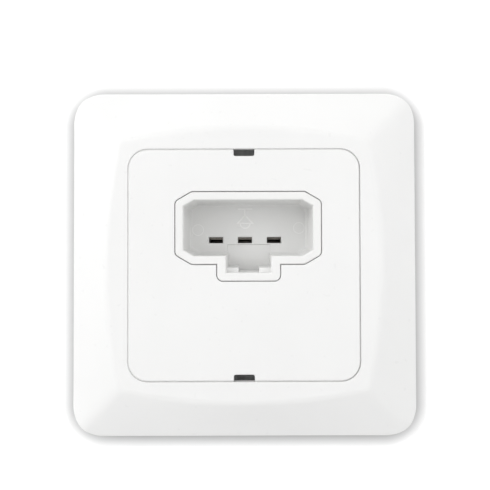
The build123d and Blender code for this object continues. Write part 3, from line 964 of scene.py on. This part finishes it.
@dataclass(frozen=True)
class BackdropPaint:
    """Pale paint that is seen from one side only and lit a little from behind, with a painted shade: the
    paint darkens close to the part's outline as a painted contact shadow.
    """

    name: str
    tone: float
    cloud_scale: float = 6.0
    cloud_tone: float = 0.99
    glow: float = 0.0
    shade: float = 0.0
    shade_reach: float = 4.9 * MM
    shade_half: float = 42.75 * MM
    shade_corner_r: float = 7.5 * MM
    shade_centre: tuple[float, float, float] = (0.0, 0.0, -0.45 * MM)

    def _distance(self, board: NodeBoard, place: bpy.types.NodeSocket) -> bpy.types.NodeSocket:
        """Distance of a point of the wall from the outline of the part.

        Args:
            board: The material's nodes.
            place: The point.

        Returns:
            The distance.
        """
        straight = self.shade_half - self.shade_corner_r
        centred = board.add("VectorMath", {0: place, 1: self.shade_centre}, operation="SUBTRACT").outputs[0]
        folded = board.add("VectorMath", {0: centred}, operation="ABSOLUTE").outputs[0]
        past = board.add("VectorMath", {0: folded, 1: (straight, 1.0, straight)}, operation="SUBTRACT")
        outside = board.add("VectorMath", {0: past.outputs[0], 1: (0.0, 0.0, 0.0)},
                            operation="MAXIMUM").outputs[0]
        length = board.add("VectorMath", {0: outside}, operation="LENGTH").outputs["Value"]
        return board.math("SUBTRACT", length, self.shade_corner_r)

    def material(self) -> bpy.types.Material:
        """Builds the material.

        Returns:
            The material.
        """
        made = bpy.data.materials.new(self.name)
        made.use_nodes = True
        board = NodeBoard(made.node_tree)
        place = board.add("TexCoord").outputs["Object"]
        cloud = board.noise(place, self.cloud_scale, detail=2.0)
        level = board.span(cloud, Effects.NOISE_LOW, Effects.NOISE_HIGH, self.cloud_tone, 1.0)
        # Painted shadow: the paint's colour, glow included, darkens within shade_reach of the part's outline,
        # shifted down by shade_centre so it is deeper below the part.
        if self.shade:
            painted_contact_shade = board.span(self._distance(board, place), 0.0, self.shade_reach, 1.0 - self.shade, 1.0)
            level = board.math("MULTIPLY", level, painted_contact_shade)
        colour = board.add("CombineColor", {0: level, 1: level, 2: level}).outputs[0]
        paint = board.add("BsdfDiffuse", {"Color": board.scaled(colour, self.tone)}).outputs[0]
        glow = board.add("Emission", {"Color": board.scaled(colour, self.glow)}).outputs[0]
        both = board.add("AddShader", {0: paint, 1: glow}).outputs[0]
        clear = board.add("BsdfTransparent").outputs[0]
        behind = board.add("NewGeometry").outputs["Backfacing"]
        mixed = board.add("MixShader", {0: behind, 1: both, 2: clear}).outputs[0]
        board.add("OutputMaterial", {"Surface": mixed})
        return made


@dataclass(frozen=True)
class SoftLight:
    """Soft square light that looks at the part, with its power in watts."""

    name: str
    place: tuple[float, float, float]
    size: float
    power: float

    def build(self) -> None:
        """Makes the light."""
        data = bpy.data.lights.new(self.name, "AREA")
        data.size = self.size
        data.energy = self.power
        made = bpy.data.objects.new(self.name, data)
        made.location = self.place
        made.rotation_euler = (-Vector(self.place)).to_track_quat("-Z", "Y").to_euler()
        made.visible_camera = False
        bpy.context.scene.collection.objects.link(made)


@dataclass
class Studio:
    """White wall, pale floor, soft lights and the camera, whose pitch and roll are in degrees."""

    camera_place: tuple[float, float, float] = (2.18 * MM, -133.5 * MM, 6.07 * MM)
    pitch_up: float = 0.95
    roll: float = 0.15
    lens: float = 38.41
    sensor: float = 36.0
    nearest: float = 1.0 * MM
    shift_x: float = -0.0167
    shift_y: float = -0.0288
    wall_y: float = 1.0 * MM
    lip_y: float = 0.05 * MM
    wall_spread: float = 10.0
    # The wall's paint carries a painted shadow round the part.
    wall_paint: BackdropPaint = BackdropPaint("wall_paint", 0.9, glow=0.32, shade=0.67)
    floor_paint: BackdropPaint = BackdropPaint("floor_paint", 0.66)
    opening_half: float = 42.4 * MM
    opening_corner_r: float = 7.4 * MM
    corner_steps: int = 8
    floor_half: float = 800 * MM
    floor_z: float = -62.5 * MM
    sky: float = 0.75
    sky_tilt: tuple[float, float, float] = (-0.07, -0.2, 0.26)
    lights: tuple[SoftLight, ...] = (
        SoftLight("key_light", (-0.66, -0.5, 0.3), 0.5, 2.5),
        SoftLight("fill_light", (0.6, -0.6, 0.1), 0.6, 1.3),
        SoftLight("rear_light", (-0.4, 0.6, 0.5), 0.5, 2.0),
    )

    def camera(self) -> None:
        """Makes the camera."""
        data = bpy.data.cameras.new("camera")
        data.lens = self.lens
        data.sensor_width = self.sensor
        data.shift_x = self.shift_x
        data.shift_y = self.shift_y
        data.clip_start = self.nearest
        made = bpy.data.objects.new("camera", data)
        made.location = self.camera_place
        made.rotation_euler = (radians(90 + self.pitch_up), radians(self.roll), 0)
        bpy.context.scene.collection.objects.link(made)
        bpy.context.scene.camera = made

    def stage_piece(self, name: str, shape: bmesh.types.BMesh, paint: bpy.types.Material) -> None:
        """Adds a piece of the stage.

        Args:
            name: Its name.
            shape: Its mesh, which is used up.
            paint: Its material.
        """
        as_object(name, shape, paint)

    def wall(self) -> None:
        """Makes the wall, a hair behind the part.

        The wall is open behind the cover frame, so that the back is lit as on a bench. A lip round the
        opening runs forward to the frame and keeps that light out of the gap between frame and wall.
        """
        straight = self.opening_half - self.opening_corner_r
        outline = []
        for i, (x, z) in enumerate(((straight, straight), (-straight, straight), (-straight, -straight),
                                    (straight, -straight))):
            outline += arc((x, z), self.opening_corner_r, 90 * i, 90 * (i + 1), self.corner_steps)
        shape = bmesh.new()
        rings = []
        for y, spread in ((self.lip_y, 1.0), (self.wall_y, 1.0), (self.wall_y, self.wall_spread)):
            rings.append([Vector((x * spread, y, z * spread)) for x, z in reversed(outline)])
        loft_rings(shape, rings)
        self.stage_piece("wall", shape, self.wall_paint.material())

    def floor(self) -> None:
        """Makes the floor."""
        shape = bmesh.new()
        half = self.floor_half
        corners = [(-half, -half), (half, -half), (half, half), (-half, half)]
        shape.faces.new([shape.verts.new((x, y, self.floor_z)) for x, y in corners])
        self.stage_piece("floor", shape, self.floor_paint.material())

    def dome(self) -> None:
        """Makes the white sky, which is brighter above, in front and to the left."""
        world = bpy.data.worlds.new("studio_sky")
        world.use_nodes = True
        board = NodeBoard(world.node_tree)
        way = board.add("TexCoord").outputs["Generated"]
        tilt = board.add("VectorMath", {0: way, 1: self.sky_tilt}, operation="DOT_PRODUCT").outputs["Value"]
        strength = board.math("MULTIPLY", board.math("ADD", tilt, 1.0), self.sky)
        sky = board.add("Background", {"Color": (1.0, 1.0, 1.0, 1.0), "Strength": strength})
        board.add("OutputWorld", {"Surface": sky.outputs[0]})
        bpy.context.scene.world = world

    def build(self) -> None:
        """Sets up the whole studio."""
        self.camera()
        self.wall()
        self.floor()
        for light in self.lights:
            light.build()
        self.dome()
        bpy.context.scene.view_settings.view_transform = "Standard"
        log.info("studio ready")


def main() -> None:
    """Builds the studio and dresses the part, sub-assembly by sub-assembly."""
    logging.basicConfig(level=logging.INFO, format="%(name)s: %(message)s")
    Studio().build()
    finishes = Finishes(Effects())
    for assembly in (CoverSet(), Housing(), SupportSheet(), Terminals(), TerminalBase(), Fasteners()):
        assembly.build(finishes)


if __name__ == "__main__":
    main()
===============
▶ **Prompt**
Look back over the material above and state how many lines hold the word "from". Write the number and nothing else.

▶ **Solution for this problem**
3